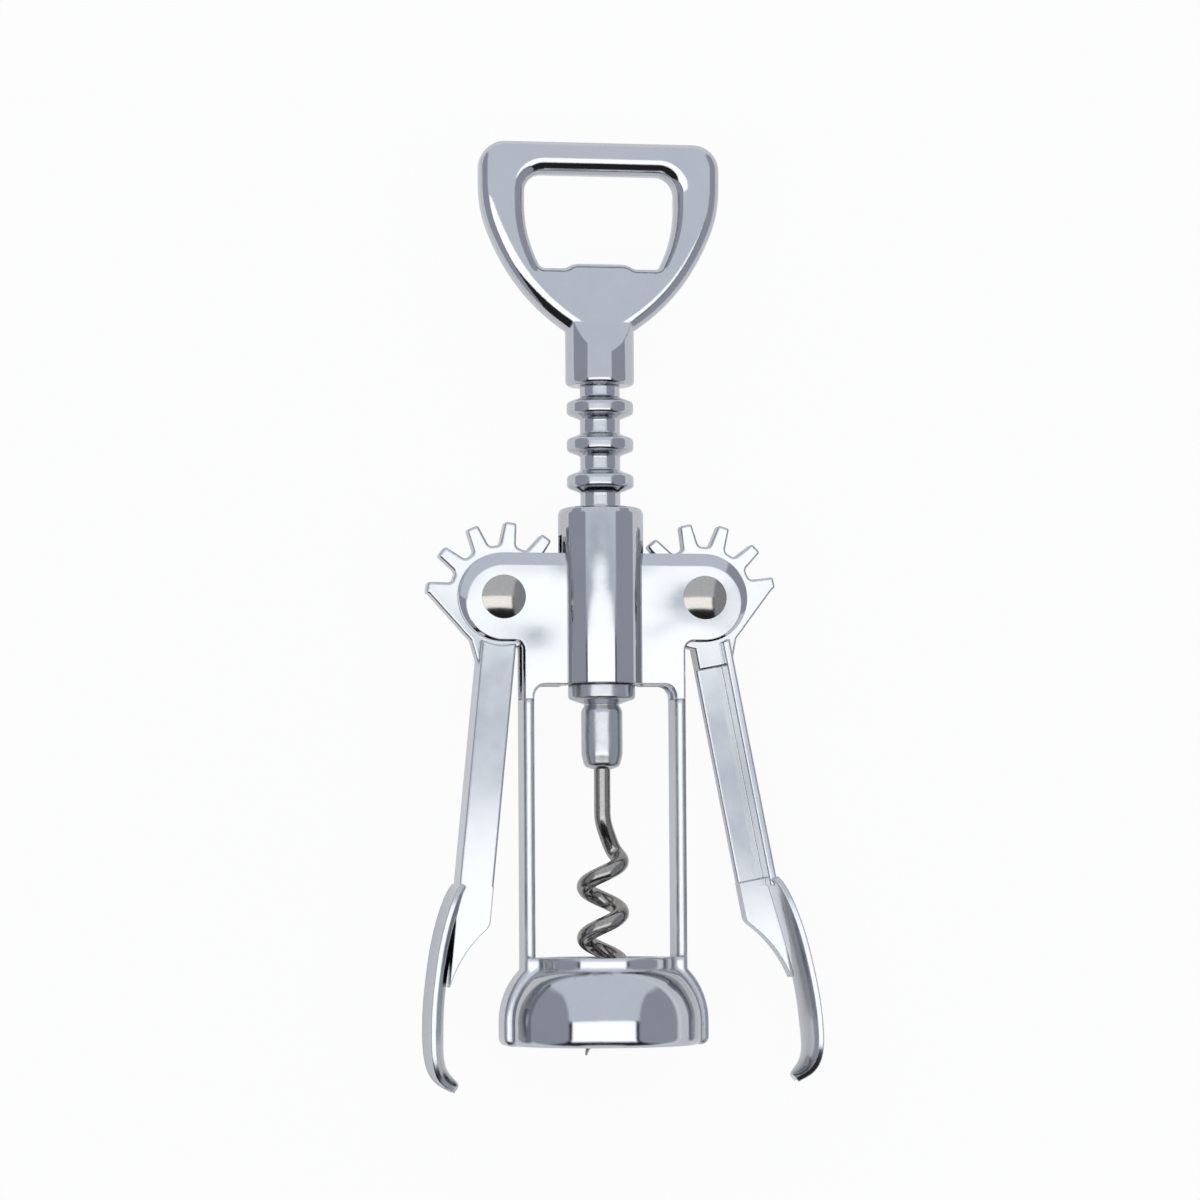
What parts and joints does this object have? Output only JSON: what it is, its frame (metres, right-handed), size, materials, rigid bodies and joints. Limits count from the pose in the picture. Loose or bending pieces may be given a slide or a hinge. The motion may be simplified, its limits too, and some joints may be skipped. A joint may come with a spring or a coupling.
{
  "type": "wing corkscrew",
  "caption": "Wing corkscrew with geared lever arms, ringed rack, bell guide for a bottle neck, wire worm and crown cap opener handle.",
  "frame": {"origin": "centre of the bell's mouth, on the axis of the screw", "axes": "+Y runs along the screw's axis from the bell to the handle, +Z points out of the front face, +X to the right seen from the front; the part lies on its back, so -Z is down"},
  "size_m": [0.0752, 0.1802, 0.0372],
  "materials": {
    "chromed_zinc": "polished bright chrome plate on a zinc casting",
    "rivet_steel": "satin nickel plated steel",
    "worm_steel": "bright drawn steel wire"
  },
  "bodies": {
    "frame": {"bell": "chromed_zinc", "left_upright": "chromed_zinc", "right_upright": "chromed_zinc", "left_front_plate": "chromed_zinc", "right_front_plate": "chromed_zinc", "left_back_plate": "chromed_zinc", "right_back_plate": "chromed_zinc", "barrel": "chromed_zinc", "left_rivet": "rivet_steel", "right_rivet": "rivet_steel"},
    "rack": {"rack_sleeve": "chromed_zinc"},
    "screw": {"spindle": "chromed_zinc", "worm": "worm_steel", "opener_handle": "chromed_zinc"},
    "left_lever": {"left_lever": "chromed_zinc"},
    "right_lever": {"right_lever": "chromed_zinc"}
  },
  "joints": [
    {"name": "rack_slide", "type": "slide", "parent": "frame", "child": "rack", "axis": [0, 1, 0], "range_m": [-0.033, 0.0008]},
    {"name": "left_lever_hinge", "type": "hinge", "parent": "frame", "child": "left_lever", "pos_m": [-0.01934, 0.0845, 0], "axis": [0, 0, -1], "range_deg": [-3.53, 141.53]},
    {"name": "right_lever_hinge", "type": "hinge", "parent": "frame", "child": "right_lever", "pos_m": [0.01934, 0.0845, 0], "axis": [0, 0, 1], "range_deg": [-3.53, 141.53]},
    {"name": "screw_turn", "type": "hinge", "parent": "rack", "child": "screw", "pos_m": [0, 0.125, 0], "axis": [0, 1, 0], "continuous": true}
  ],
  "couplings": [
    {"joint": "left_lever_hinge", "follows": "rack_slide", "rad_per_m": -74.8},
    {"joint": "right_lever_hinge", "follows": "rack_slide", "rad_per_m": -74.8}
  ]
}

• **SET TASK**: Reproduce all the data word for word.

• **IN RESPONSE**:
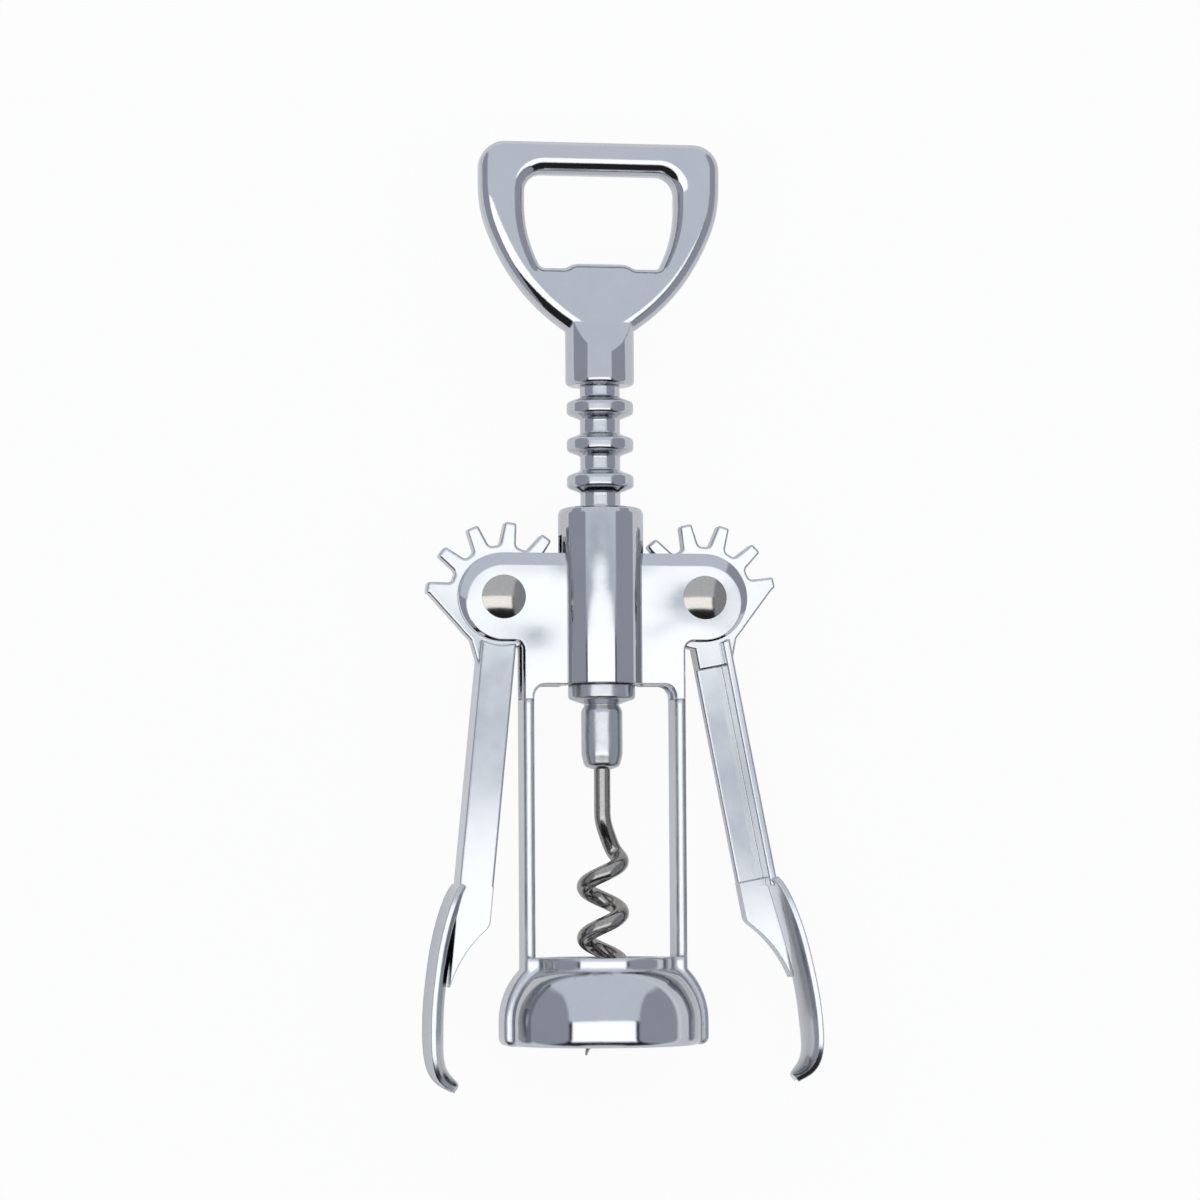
What parts and joints does this object have? Output only JSON: what it is, its frame (metres, right-handed), size, materials, rigid bodies and joints. Limits count from the pose in the picture. Loose or bending pieces may be given a slide or a hinge. The motion may be simplified, its limits too, and some joints may be skipped. A joint may come with a spring or a coupling.
{
  "type": "wing corkscrew",
  "caption": "Wing corkscrew with geared lever arms, ringed rack, bell guide for a bottle neck, wire worm and crown cap opener handle.",
  "frame": {"origin": "centre of the bell's mouth, on the axis of the screw", "axes": "+Y runs along the screw's axis from the bell to the handle, +Z points out of the front face, +X to the right seen from the front; the part lies on its back, so -Z is down"},
  "size_m": [0.0752, 0.1802, 0.0372],
  "materials": {
    "chromed_zinc": "polished bright chrome plate on a zinc casting",
    "rivet_steel": "satin nickel plated steel",
    "worm_steel": "bright drawn steel wire"
  },
  "bodies": {
    "frame": {"bell": "chromed_zinc", "left_upright": "chromed_zinc", "right_upright": "chromed_zinc", "left_front_plate": "chromed_zinc", "right_front_plate": "chromed_zinc", "left_back_plate": "chromed_zinc", "right_back_plate": "chromed_zinc", "barrel": "chromed_zinc", "left_rivet": "rivet_steel", "right_rivet": "rivet_steel"},
    "rack": {"rack_sleeve": "chromed_zinc"},
    "screw": {"spindle": "chromed_zinc", "worm": "worm_steel", "opener_handle": "chromed_zinc"},
    "left_lever": {"left_lever": "chromed_zinc"},
    "right_lever": {"right_lever": "chromed_zinc"}
  },
  "joints": [
    {"name": "rack_slide", "type": "slide", "parent": "frame", "child": "rack", "axis": [0, 1, 0], "range_m": [-0.033, 0.0008]},
    {"name": "left_lever_hinge", "type": "hinge", "parent": "frame", "child": "left_lever", "pos_m": [-0.01934, 0.0845, 0], "axis": [0, 0, -1], "range_deg": [-3.53, 141.53]},
    {"name": "right_lever_hinge", "type": "hinge", "parent": "frame", "child": "right_lever", "pos_m": [0.01934, 0.0845, 0], "axis": [0, 0, 1], "range_deg": [-3.53, 141.53]},
    {"name": "screw_turn", "type": "hinge", "parent": "rack", "child": "screw", "pos_m": [0, 0.125, 0], "axis": [0, 1, 0], "continuous": true}
  ],
  "couplings": [
    {"joint": "left_lever_hinge", "follows": "rack_slide", "rad_per_m": -74.8},
    {"joint": "right_lever_hinge", "follows": "rack_slide", "rad_per_m": -74.8}
  ]
}